◆ **Task goal**
All of the material below is to be returned exactly.

◆ **Data extract**
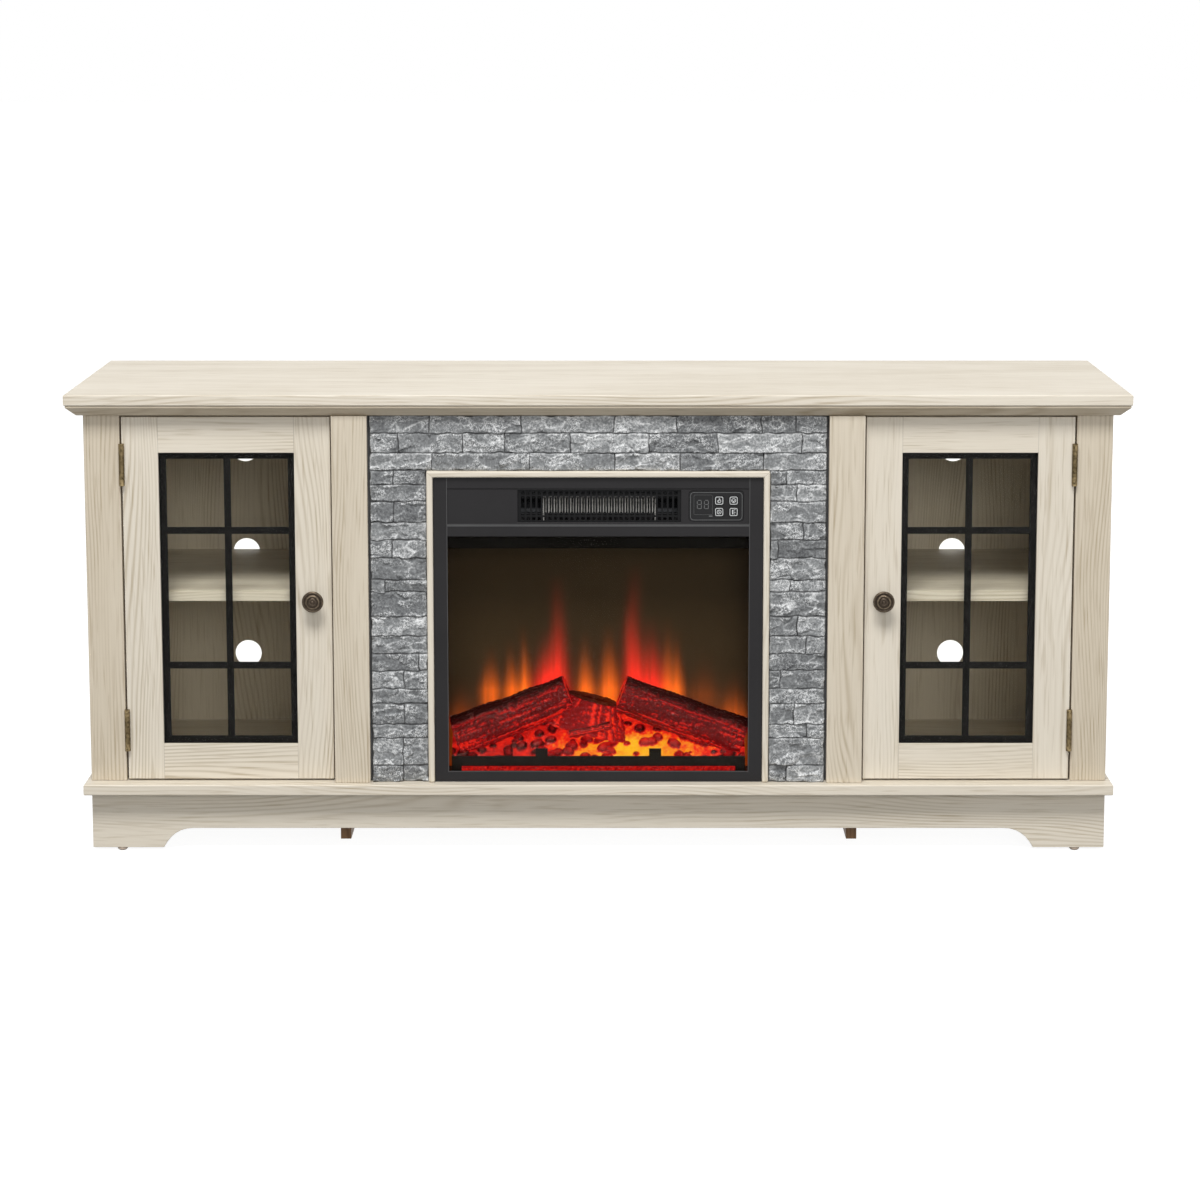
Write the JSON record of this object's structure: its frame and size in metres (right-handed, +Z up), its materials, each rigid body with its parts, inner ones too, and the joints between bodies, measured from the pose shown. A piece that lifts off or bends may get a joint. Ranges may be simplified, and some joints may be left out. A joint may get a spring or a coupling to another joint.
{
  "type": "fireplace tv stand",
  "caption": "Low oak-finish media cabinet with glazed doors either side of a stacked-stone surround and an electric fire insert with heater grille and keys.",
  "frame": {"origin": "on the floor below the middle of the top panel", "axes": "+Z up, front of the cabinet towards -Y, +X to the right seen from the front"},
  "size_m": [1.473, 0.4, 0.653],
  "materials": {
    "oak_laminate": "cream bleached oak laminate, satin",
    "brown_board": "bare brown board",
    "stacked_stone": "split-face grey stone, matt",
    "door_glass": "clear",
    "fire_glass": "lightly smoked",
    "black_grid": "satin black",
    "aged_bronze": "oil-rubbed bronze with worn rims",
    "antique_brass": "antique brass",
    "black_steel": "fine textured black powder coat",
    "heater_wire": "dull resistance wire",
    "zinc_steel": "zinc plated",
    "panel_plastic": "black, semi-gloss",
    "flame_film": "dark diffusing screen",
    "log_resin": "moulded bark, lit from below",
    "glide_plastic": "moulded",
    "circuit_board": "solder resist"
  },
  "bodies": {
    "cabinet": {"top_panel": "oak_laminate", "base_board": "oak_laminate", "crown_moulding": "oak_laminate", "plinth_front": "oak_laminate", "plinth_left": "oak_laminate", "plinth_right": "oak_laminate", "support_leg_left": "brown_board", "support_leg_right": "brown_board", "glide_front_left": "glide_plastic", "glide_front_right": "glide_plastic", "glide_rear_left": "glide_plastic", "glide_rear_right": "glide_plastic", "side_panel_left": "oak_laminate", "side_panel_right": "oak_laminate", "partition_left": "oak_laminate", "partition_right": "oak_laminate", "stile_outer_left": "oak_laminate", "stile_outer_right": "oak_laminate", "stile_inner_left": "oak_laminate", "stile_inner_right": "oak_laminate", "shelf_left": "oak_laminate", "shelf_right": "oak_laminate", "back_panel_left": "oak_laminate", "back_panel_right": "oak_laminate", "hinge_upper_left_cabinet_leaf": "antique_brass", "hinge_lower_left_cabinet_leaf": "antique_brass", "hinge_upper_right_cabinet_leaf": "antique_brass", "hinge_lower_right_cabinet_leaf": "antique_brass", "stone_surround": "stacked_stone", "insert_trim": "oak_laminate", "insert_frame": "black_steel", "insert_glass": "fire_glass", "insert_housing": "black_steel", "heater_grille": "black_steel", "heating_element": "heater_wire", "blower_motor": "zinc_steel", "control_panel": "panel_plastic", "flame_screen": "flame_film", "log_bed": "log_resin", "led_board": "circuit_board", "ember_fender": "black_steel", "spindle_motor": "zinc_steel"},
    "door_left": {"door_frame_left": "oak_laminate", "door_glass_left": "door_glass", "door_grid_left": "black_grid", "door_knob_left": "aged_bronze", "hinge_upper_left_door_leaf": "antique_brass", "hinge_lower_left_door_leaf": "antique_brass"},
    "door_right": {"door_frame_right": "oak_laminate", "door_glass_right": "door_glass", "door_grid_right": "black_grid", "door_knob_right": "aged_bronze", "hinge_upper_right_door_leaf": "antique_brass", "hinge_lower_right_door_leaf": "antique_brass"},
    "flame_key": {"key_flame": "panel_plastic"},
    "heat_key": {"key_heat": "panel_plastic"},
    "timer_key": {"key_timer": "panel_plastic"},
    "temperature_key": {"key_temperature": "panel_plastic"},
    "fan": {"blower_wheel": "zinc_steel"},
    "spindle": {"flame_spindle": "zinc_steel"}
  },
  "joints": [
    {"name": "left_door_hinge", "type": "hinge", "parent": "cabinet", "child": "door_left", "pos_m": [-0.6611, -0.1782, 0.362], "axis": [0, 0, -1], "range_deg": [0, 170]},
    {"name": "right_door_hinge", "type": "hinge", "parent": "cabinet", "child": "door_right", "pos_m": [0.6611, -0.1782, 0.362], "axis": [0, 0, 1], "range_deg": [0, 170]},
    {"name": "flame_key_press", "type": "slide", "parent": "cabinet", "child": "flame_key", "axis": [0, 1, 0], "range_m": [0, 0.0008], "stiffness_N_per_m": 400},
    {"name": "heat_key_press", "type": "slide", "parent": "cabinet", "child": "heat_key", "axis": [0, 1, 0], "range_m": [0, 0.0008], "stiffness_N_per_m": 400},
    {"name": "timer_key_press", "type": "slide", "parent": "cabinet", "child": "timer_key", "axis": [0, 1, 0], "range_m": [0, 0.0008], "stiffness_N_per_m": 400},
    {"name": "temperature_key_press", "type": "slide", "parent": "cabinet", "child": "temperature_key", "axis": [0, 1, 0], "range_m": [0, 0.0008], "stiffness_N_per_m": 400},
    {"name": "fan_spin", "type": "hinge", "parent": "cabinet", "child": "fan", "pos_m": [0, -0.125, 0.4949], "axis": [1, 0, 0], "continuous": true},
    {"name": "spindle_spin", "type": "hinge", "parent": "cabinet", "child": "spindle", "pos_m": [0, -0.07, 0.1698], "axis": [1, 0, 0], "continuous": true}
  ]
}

◆ **Result below**
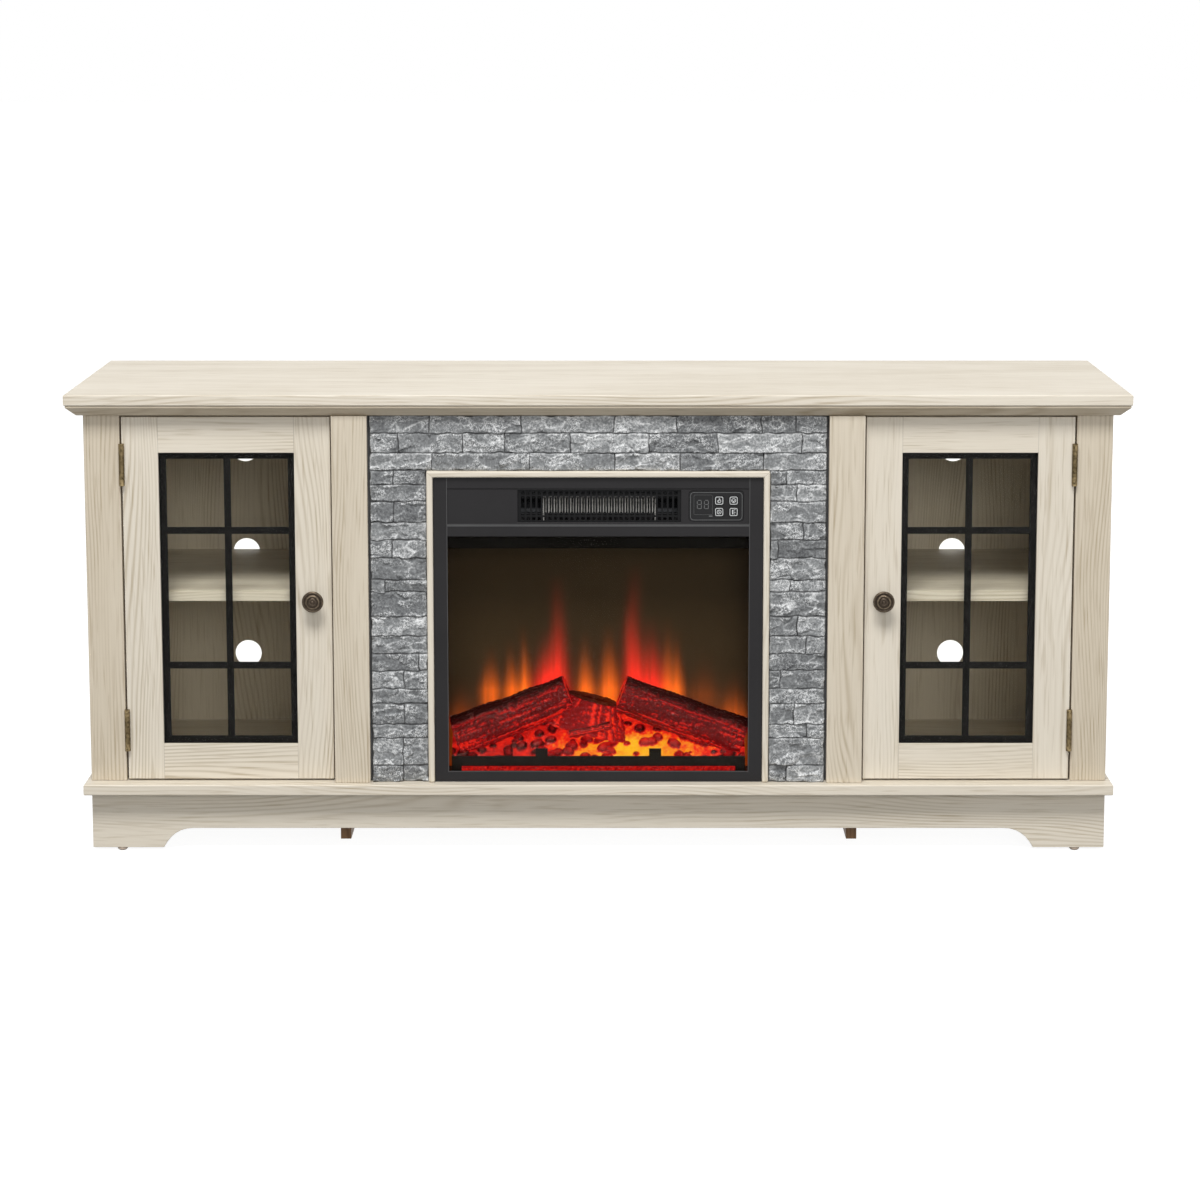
Write the JSON record of this object's structure: its frame and size in metres (right-handed, +Z up), its materials, each rigid body with its parts, inner ones too, and the joints between bodies, measured from the pose shown. A piece that lifts off or bends may get a joint. Ranges may be simplified, and some joints may be left out. A joint may get a spring or a coupling to another joint.
{
  "type": "fireplace tv stand",
  "caption": "Low oak-finish media cabinet with glazed doors either side of a stacked-stone surround and an electric fire insert with heater grille and keys.",
  "frame": {"origin": "on the floor below the middle of the top panel", "axes": "+Z up, front of the cabinet towards -Y, +X to the right seen from the front"},
  "size_m": [1.473, 0.4, 0.653],
  "materials": {
    "oak_laminate": "cream bleached oak laminate, satin",
    "brown_board": "bare brown board",
    "stacked_stone": "split-face grey stone, matt",
    "door_glass": "clear",
    "fire_glass": "lightly smoked",
    "black_grid": "satin black",
    "aged_bronze": "oil-rubbed bronze with worn rims",
    "antique_brass": "antique brass",
    "black_steel": "fine textured black powder coat",
    "heater_wire": "dull resistance wire",
    "zinc_steel": "zinc plated",
    "panel_plastic": "black, semi-gloss",
    "flame_film": "dark diffusing screen",
    "log_resin": "moulded bark, lit from below",
    "glide_plastic": "moulded",
    "circuit_board": "solder resist"
  },
  "bodies": {
    "cabinet": {"top_panel": "oak_laminate", "base_board": "oak_laminate", "crown_moulding": "oak_laminate", "plinth_front": "oak_laminate", "plinth_left": "oak_laminate", "plinth_right": "oak_laminate", "support_leg_left": "brown_board", "support_leg_right": "brown_board", "glide_front_left": "glide_plastic", "glide_front_right": "glide_plastic", "glide_rear_left": "glide_plastic", "glide_rear_right": "glide_plastic", "side_panel_left": "oak_laminate", "side_panel_right": "oak_laminate", "partition_left": "oak_laminate", "partition_right": "oak_laminate", "stile_outer_left": "oak_laminate", "stile_outer_right": "oak_laminate", "stile_inner_left": "oak_laminate", "stile_inner_right": "oak_laminate", "shelf_left": "oak_laminate", "shelf_right": "oak_laminate", "back_panel_left": "oak_laminate", "back_panel_right": "oak_laminate", "hinge_upper_left_cabinet_leaf": "antique_brass", "hinge_lower_left_cabinet_leaf": "antique_brass", "hinge_upper_right_cabinet_leaf": "antique_brass", "hinge_lower_right_cabinet_leaf": "antique_brass", "stone_surround": "stacked_stone", "insert_trim": "oak_laminate", "insert_frame": "black_steel", "insert_glass": "fire_glass", "insert_housing": "black_steel", "heater_grille": "black_steel", "heating_element": "heater_wire", "blower_motor": "zinc_steel", "control_panel": "panel_plastic", "flame_screen": "flame_film", "log_bed": "log_resin", "led_board": "circuit_board", "ember_fender": "black_steel", "spindle_motor": "zinc_steel"},
    "door_left": {"door_frame_left": "oak_laminate", "door_glass_left": "door_glass", "door_grid_left": "black_grid", "door_knob_left": "aged_bronze", "hinge_upper_left_door_leaf": "antique_brass", "hinge_lower_left_door_leaf": "antique_brass"},
    "door_right": {"door_frame_right": "oak_laminate", "door_glass_right": "door_glass", "door_grid_right": "black_grid", "door_knob_right": "aged_bronze", "hinge_upper_right_door_leaf": "antique_brass", "hinge_lower_right_door_leaf": "antique_brass"},
    "flame_key": {"key_flame": "panel_plastic"},
    "heat_key": {"key_heat": "panel_plastic"},
    "timer_key": {"key_timer": "panel_plastic"},
    "temperature_key": {"key_temperature": "panel_plastic"},
    "fan": {"blower_wheel": "zinc_steel"},
    "spindle": {"flame_spindle": "zinc_steel"}
  },
  "joints": [
    {"name": "left_door_hinge", "type": "hinge", "parent": "cabinet", "child": "door_left", "pos_m": [-0.6611, -0.1782, 0.362], "axis": [0, 0, -1], "range_deg": [0, 170]},
    {"name": "right_door_hinge", "type": "hinge", "parent": "cabinet", "child": "door_right", "pos_m": [0.6611, -0.1782, 0.362], "axis": [0, 0, 1], "range_deg": [0, 170]},
    {"name": "flame_key_press", "type": "slide", "parent": "cabinet", "child": "flame_key", "axis": [0, 1, 0], "range_m": [0, 0.0008], "stiffness_N_per_m": 400},
    {"name": "heat_key_press", "type": "slide", "parent": "cabinet", "child": "heat_key", "axis": [0, 1, 0], "range_m": [0, 0.0008], "stiffness_N_per_m": 400},
    {"name": "timer_key_press", "type": "slide", "parent": "cabinet", "child": "timer_key", "axis": [0, 1, 0], "range_m": [0, 0.0008], "stiffness_N_per_m": 400},
    {"name": "temperature_key_press", "type": "slide", "parent": "cabinet", "child": "temperature_key", "axis": [0, 1, 0], "range_m": [0, 0.0008], "stiffness_N_per_m": 400},
    {"name": "fan_spin", "type": "hinge", "parent": "cabinet", "child": "fan", "pos_m": [0, -0.125, 0.4949], "axis": [1, 0, 0], "continuous": true},
    {"name": "spindle_spin", "type": "hinge", "parent": "cabinet", "child": "spindle", "pos_m": [0, -0.07, 0.1698], "axis": [1, 0, 0], "continuous": true}
  ]
}